What you have to do: Print the whole listing exactly.

····················

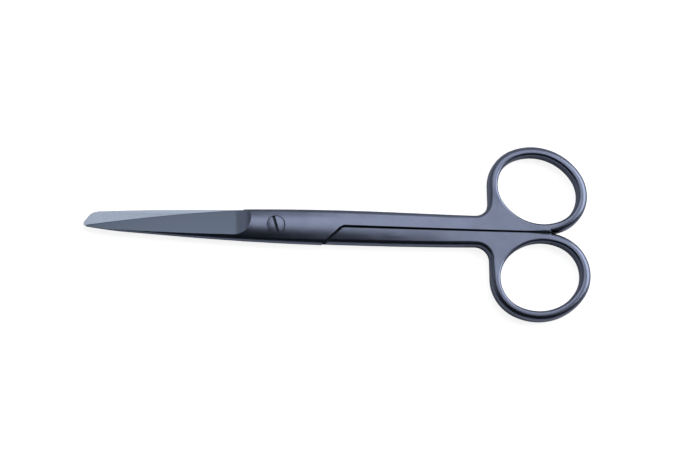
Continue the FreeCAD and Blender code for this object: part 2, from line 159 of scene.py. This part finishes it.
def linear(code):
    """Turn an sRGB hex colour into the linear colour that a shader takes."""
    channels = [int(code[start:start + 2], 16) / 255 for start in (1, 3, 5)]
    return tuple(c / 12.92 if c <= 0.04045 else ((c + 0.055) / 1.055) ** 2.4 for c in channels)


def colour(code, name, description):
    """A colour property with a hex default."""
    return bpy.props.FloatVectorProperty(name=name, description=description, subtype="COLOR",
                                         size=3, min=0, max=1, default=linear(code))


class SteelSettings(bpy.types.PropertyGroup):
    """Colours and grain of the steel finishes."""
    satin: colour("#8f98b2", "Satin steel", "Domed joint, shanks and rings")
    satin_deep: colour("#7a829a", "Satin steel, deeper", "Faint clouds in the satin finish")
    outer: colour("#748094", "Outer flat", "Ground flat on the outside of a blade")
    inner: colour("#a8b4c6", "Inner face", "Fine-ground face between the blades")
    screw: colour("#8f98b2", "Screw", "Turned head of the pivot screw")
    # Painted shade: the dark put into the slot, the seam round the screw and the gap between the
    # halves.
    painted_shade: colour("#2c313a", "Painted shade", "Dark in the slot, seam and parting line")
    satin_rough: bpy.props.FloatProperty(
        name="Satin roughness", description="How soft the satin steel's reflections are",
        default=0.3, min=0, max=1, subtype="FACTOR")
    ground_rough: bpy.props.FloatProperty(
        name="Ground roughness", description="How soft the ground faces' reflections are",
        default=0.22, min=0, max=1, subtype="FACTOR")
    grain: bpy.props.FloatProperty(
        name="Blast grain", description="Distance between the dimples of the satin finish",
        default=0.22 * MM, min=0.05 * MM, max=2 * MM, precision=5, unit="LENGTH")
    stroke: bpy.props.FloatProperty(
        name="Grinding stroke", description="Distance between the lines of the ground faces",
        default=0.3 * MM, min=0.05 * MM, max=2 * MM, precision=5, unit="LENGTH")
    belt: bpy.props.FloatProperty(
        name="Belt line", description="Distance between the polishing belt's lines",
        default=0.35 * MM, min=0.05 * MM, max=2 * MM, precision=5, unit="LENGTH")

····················

Answer to the problem:
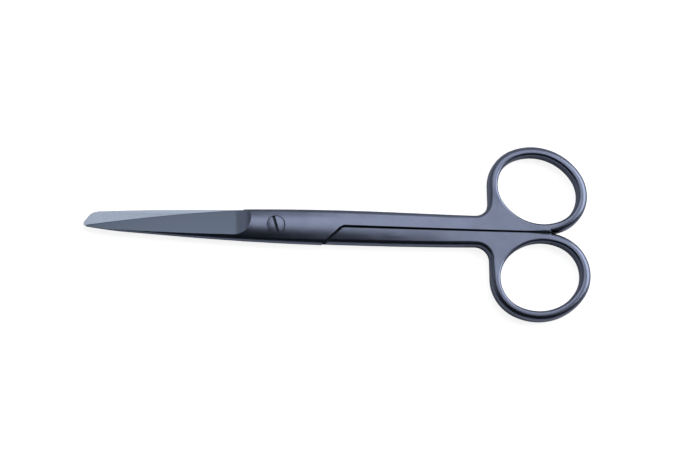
Continue the FreeCAD and Blender code for this object: part 2, from line 159 of scene.py. This part finishes it.
def linear(code):
    """Turn an sRGB hex colour into the linear colour that a shader takes."""
    channels = [int(code[start:start + 2], 16) / 255 for start in (1, 3, 5)]
    return tuple(c / 12.92 if c <= 0.04045 else ((c + 0.055) / 1.055) ** 2.4 for c in channels)


def colour(code, name, description):
    """A colour property with a hex default."""
    return bpy.props.FloatVectorProperty(name=name, description=description, subtype="COLOR",
                                         size=3, min=0, max=1, default=linear(code))


class SteelSettings(bpy.types.PropertyGroup):
    """Colours and grain of the steel finishes."""
    satin: colour("#8f98b2", "Satin steel", "Domed joint, shanks and rings")
    satin_deep: colour("#7a829a", "Satin steel, deeper", "Faint clouds in the satin finish")
    outer: colour("#748094", "Outer flat", "Ground flat on the outside of a blade")
    inner: colour("#a8b4c6", "Inner face", "Fine-ground face between the blades")
    screw: colour("#8f98b2", "Screw", "Turned head of the pivot screw")
    # Painted shade: the dark put into the slot, the seam round the screw and the gap between the
    # halves.
    painted_shade: colour("#2c313a", "Painted shade", "Dark in the slot, seam and parting line")
    satin_rough: bpy.props.FloatProperty(
        name="Satin roughness", description="How soft the satin steel's reflections are",
        default=0.3, min=0, max=1, subtype="FACTOR")
    ground_rough: bpy.props.FloatProperty(
        name="Ground roughness", description="How soft the ground faces' reflections are",
        default=0.22, min=0, max=1, subtype="FACTOR")
    grain: bpy.props.FloatProperty(
        name="Blast grain", description="Distance between the dimples of the satin finish",
        default=0.22 * MM, min=0.05 * MM, max=2 * MM, precision=5, unit="LENGTH")
    stroke: bpy.props.FloatProperty(
        name="Grinding stroke", description="Distance between the lines of the ground faces",
        default=0.3 * MM, min=0.05 * MM, max=2 * MM, precision=5, unit="LENGTH")
    belt: bpy.props.FloatProperty(
        name="Belt line", description="Distance between the polishing belt's lines",
        default=0.35 * MM, min=0.05 * MM, max=2 * MM, precision=5, unit="LENGTH")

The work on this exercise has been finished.